The route we had taken had been far more interesting and remote and we had relished it but as we looped along this particularly desolate bit of country we began to look forward to crossing the Bishkek to Kashgar road which had featured on the itinerary, albeit some miles away. My stallion was always in the lead and as we came to each shoulder, hopeful shouts from behind enquired whether I could see any sign of distant traffic. They were answered with my thumb down. We had known for at least an hour that the road was only 45 minutes’ ride down each of the valleys whose heads we snaked round, but the guys weren’t going to let us go there. When we finally hit the road I could understand their reason.
The traffic between Kyrgyzstan and China is intermittent but what there is, having gained momentum, slows for neither man nor beast. Had one of the horses swung onto the tarmac at the wrong moment we would have been roadkill. As we did not reach the road at the proscribed place Marat went in search of the minibus. We crossed the road and dropped down into fields of mown Sanfoin waiting to be turned and baled for winter forage. We disentangled barbed wire Wiltshire gates, crossed the meandering river, left cultivated land and finally worked up the other bank to hit a dirt road. As we neared the top of the valley we heard a labouring engine behind us and turned to see the the minibus in a cloud of dust, as it ground up towards us. When it reached us we were rewarded with chilled beers and cokes. We waited until Marat caught us. His horse, that he had made canter up in the mini-bus’s wake, looked the most in need of refreshment.
We reached a rather dreary plateau. The dirt highway disappeared in front of us and pylons marched from right to left over the horizon to China. Shuhrat had been looking at his watch. Time to get the kettle on. Zamir approached the occupants of a breeze-block shack that looked as though it had once been a petrol station. Threadbare laundry had been thrown onto the sagging tangle of chain link fencing. A couple of sheep and a few hens searched the dust for something to eat. They didn’t look as though they ever had much success. Zamir asked where we might spend the night.
We followed the road until it bridged a little river and then dropped on to rough grass and followed it downstream. Doubling back over a ford we went as far as we could from the road before the river disappeared into a gorge between vertical cliffs. The minibus bumped along behind us. This was to be our last night’s camping and although not on the list of idyllic sites, it was away from the road with its almost non-existent traffic. The spot chosen had the added bonus of handy running water that could be reached without negotiating a bog. It provided the first opportunity for a wash since Dead Goat Valley. When I went to the nearest accessible bank it didn’t look that encouraging. A few minutes after anything had crossed the ford a few hundred yards up-stream, brown soup replaced the sparkling water that tumbled down. If cattle had been drinking, the soup was garnished with little bits of grass from their rinsed teeth. Slightly put off I returned to the tents and asked Jonny what my hair looked like.

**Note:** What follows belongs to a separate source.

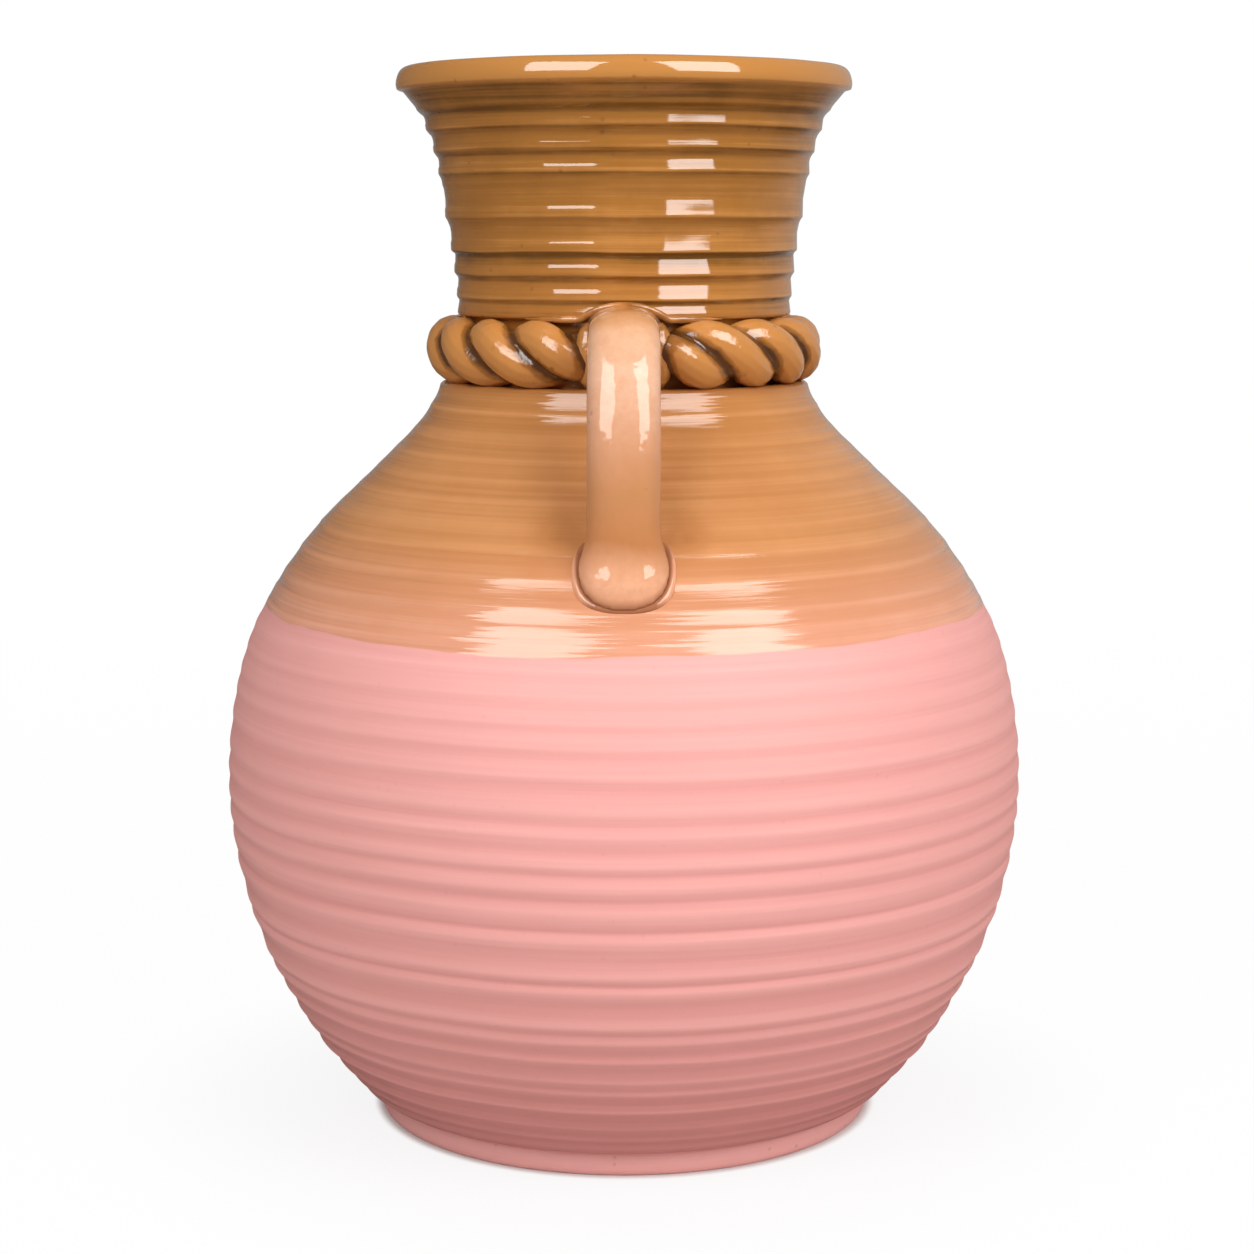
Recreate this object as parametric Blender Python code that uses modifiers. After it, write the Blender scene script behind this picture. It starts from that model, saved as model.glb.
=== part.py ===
"""A two-handled stoneware vase: a wide thrown body on a foot ring, a flared neck luted into its throat,
a two-strand rope of clay round that joint, and two solid handles from the throat down to the shoulder.

Metres, +Z up, the origin under the middle of the foot. One handle faces -Y and the other +Y.
"""

import math

import bmesh
import bpy
from mathutils import Vector
from mathutils.geometry import interpolate_bezier

OBJECT_NAME = "two_handled_vase"

# Clearances: between luted faces, between the rope and the ledges over and under it, between its strands
LUTE_GAP = 0.0003
ROPE_CLEARANCE = 0.0004
STRAND_GAP = 0.0006

# Foot ring
FOOT_RADIUS = 0.087
FOOT_HEIGHT = 0.0088
FOOT_WIDTH = 0.013
FOOT_DRAFT = 0.0022
FOOT_CHAMFER = 0.0010

# Body: three rises, from the base to the belly, on to the shoulder and up to the ledge under the rope
BODY_WALL = 0.007
BODY_FLOOR = 0.009
BASE_OVERHANG = 0.0055
BASE_UNDERCUT = 0.0024
BASE_SLOPE = 0.947
BELLY_RADIUS = 0.1375
BELLY_RISE = 0.108
SHOULDER_INSET = 0.0411
SHOULDER_RISE = 0.098
SHOULDER_SLOPE = -1.03
LEDGE_WIDTH = 0.0087
LEDGE_RISE = 0.039
LEDGE_SLOPE = -0.42

# Throwing rings round the body, up to its shoulder
RING_PITCH = 0.0086
RING_DEPTH = 0.0006

# Throat: the collar behind the rope, whose upper end stands in a rebate of the neck
THROAT_RADIUS = 0.054
LAP_HEIGHT = 0.008

# Rope: two strands laid round each other, whose axis stands off the throat
STRAND_RADIUS = 0.00535
ROPE_STANDOFF = 0.0032
ROPE_TWISTS = 9
RIGHT_LOBE_AZIMUTH = 37.0
LEFT_LOBE_AZIMUTH = -39.0
POINTS_PER_TWIST = 12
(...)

“Honestly? It’s a helmet!”
It certainly felt solid with grime. Keeping a sharp eye on the current I knelt in the shallow, very chilly waters. After five brief minutes of frantic sudding with shampoo and splashing the freezing water over myself with a mug, I regained the bank. It reminded me of childhood summers spent at Bamburgh. After swimming in the North Sea, my grandmother went energetically to work on my goose pimples with the towel, accompanying her actions with “rub-a-dub-dub……”. As I encouraged the blood back to the extremities I pondered again why a butcher, a baker and a candlestick-maker would want to go to sea together in that tub. No meat, no oven and a sea breeze would have blown out any candle. My grandmother had been too adored for me to question her.

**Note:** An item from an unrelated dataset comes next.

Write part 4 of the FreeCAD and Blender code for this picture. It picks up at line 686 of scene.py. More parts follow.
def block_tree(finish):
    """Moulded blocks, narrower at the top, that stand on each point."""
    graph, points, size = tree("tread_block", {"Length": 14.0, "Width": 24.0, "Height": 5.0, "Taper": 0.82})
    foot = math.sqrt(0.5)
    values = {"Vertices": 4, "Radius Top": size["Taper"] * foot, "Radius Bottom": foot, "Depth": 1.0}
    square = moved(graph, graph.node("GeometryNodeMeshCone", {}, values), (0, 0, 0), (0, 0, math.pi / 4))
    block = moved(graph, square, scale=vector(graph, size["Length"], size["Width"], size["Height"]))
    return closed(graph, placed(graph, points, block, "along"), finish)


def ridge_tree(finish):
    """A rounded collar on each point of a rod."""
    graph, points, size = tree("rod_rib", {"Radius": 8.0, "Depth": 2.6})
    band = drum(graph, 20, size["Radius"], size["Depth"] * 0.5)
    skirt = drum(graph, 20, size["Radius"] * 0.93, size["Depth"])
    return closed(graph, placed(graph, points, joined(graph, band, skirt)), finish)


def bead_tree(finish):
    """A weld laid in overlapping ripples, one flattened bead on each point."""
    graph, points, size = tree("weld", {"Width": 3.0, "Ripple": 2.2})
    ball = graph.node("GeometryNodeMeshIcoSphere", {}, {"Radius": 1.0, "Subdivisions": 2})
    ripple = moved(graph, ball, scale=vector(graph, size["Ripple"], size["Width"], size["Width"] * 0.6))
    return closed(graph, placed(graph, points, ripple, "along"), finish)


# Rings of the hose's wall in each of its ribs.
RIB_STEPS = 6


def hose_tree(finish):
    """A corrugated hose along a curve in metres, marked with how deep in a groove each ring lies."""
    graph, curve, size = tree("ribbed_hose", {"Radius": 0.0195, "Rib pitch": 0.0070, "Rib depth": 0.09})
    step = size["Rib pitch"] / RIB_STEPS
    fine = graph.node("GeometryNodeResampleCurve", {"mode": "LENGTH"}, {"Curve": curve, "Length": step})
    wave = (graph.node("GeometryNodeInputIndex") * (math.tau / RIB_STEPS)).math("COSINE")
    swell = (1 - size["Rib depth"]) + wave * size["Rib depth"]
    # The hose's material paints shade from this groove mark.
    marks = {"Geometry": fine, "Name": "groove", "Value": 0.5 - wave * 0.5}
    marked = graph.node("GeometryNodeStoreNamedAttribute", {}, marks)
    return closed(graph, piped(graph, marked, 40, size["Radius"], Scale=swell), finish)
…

I felt wonderfully clean. I must have looked better because one by one the others went off with their towels to the same spot and when they returned they had definite springs in their strides. We did our best with the vodka in the setting sun and watched the cattle amble their way down to the gorge and out of sight. A camel was left to graze alone in the distance.
There was a general feeling of regret mingled with achievement that we were nearing the end of the ride. We had ridden about 130 miles, crossed numerous passes over 11,000ft and we were about to enjoy Shuhrat’s last supper. Not only had our ‘cocktail’ stocks been topped up but a water melon had made its way onto the minibus.
Clean, fed and watered I slept extremely well.